Época
- Categories: News magazine
- Frequency: Weekly
- Founder: Jaime Campmany
- Founded: 1985
- Final issue: 2013
- Company: Intereconomía Corporation
- Country: Spain
- Based in: Madrid
- Language: Spanish

= Época (Spanish magazine) =

Spanish weekly news magazine, 1985–2013

Época was a Spanish weekly news magazine published in Madrid, Spain, from 1985 to 2013.

==History and profile==
Established by Jaime Campmany in 1985, Época was a conservative publication by Intereconomía Corporation. The US Department of State also described the magazine as a conservative publication in 2000. The headquarters of the magazine was in Madrid.

In 1994 Época had a circulation of 67,000 copies.

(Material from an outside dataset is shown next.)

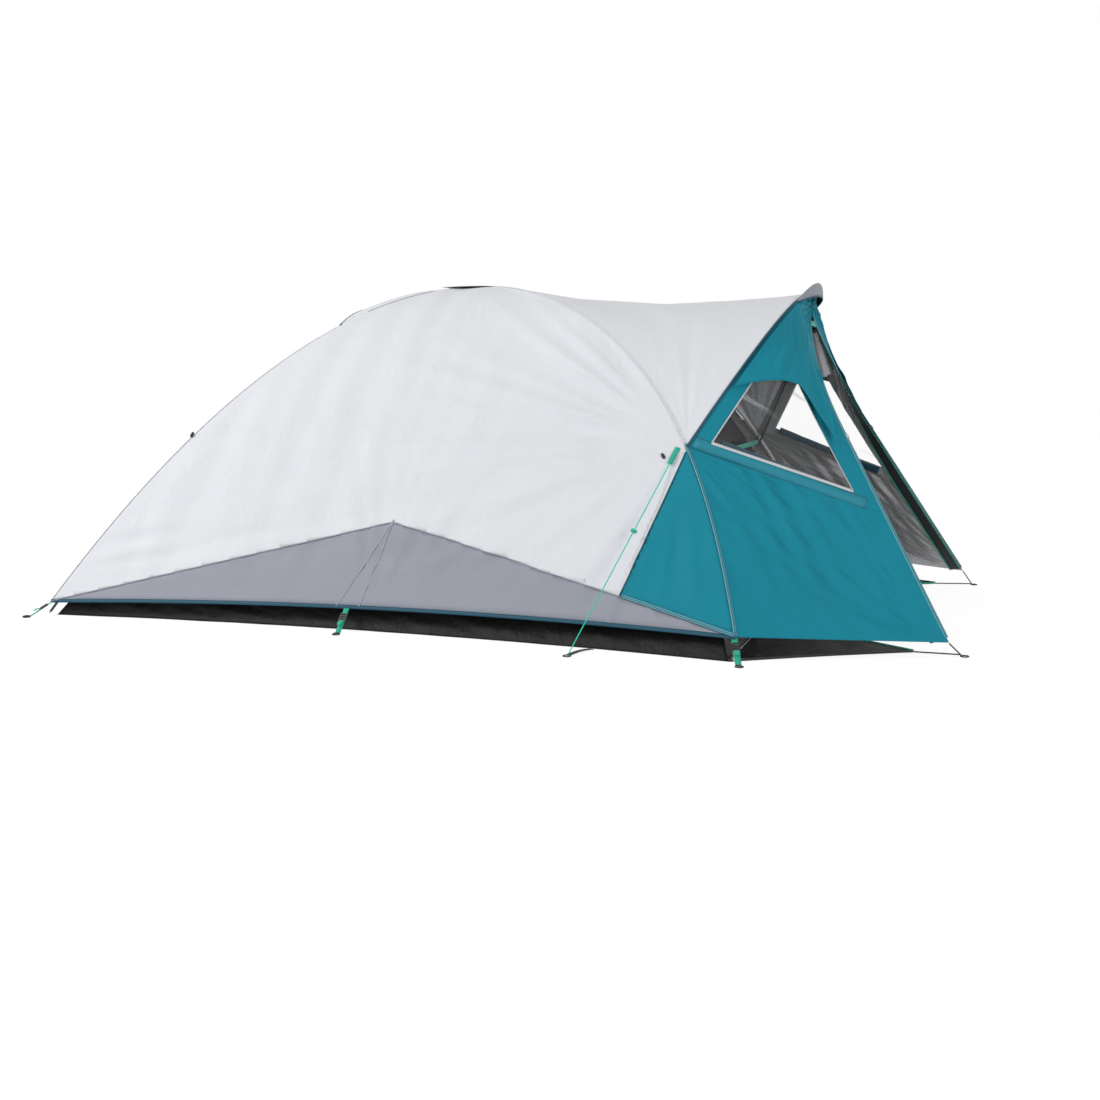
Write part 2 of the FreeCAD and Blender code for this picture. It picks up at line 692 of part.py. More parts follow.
# ---------------------------------------------------------------- floor
floor_x = half_length - size.floor_inset_x
floor_y = half_width - size.floor_inset_y
outline = []
corners = [point(-floor_x, -floor_y, 0), point(floor_x, -floor_y, 0),
           point(floor_x, floor_y, 0), point(-floor_x, floor_y, 0)]
bows = [point(0, size.floor_bow, 0), point(0, 0, 0), point(0, -size.floor_bow, 0),
        point(size.floor_bow, 0, 0)]
for index, start in enumerate(corners):
    end = corners[(index + 1) % 4]
    middle = mix(start, end, 0.5) + bows[index]
    if bows[index].Length > 1:
        outline.append(Part.Arc(start, middle, end).toShape())
    else:
        outline.append(Part.makeLine(start, end))
floor_face = Part.Face(Part.Wire(outline))
node("floor_sheet", floor_face.extrude(Z * size.floor_thick))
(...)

Época became La Gacetas Sunday magazine in 2009, but La Gaceta was defunct by Intereconomía in 2013. It had among its contributors Julián Marías, Ramón Pi, Pilar Urbano, Emilio Romero, Manuel Alcántara and Ricardo de la Cierva.

Although described by its publisher as "a reference," Época was the focus of several controversies in the 2000s. In 2008, it alleged that Infanta Elena was trying to annul her marriage to Jaime de Marichalar in that Marichalar used cocaine. In the following year, the magazines accused María Teresa Fernández de la Vega of electoral fraud for including her name after the legal period of the election. Both Marichalar and de la Vega opened legal actions against the magazine.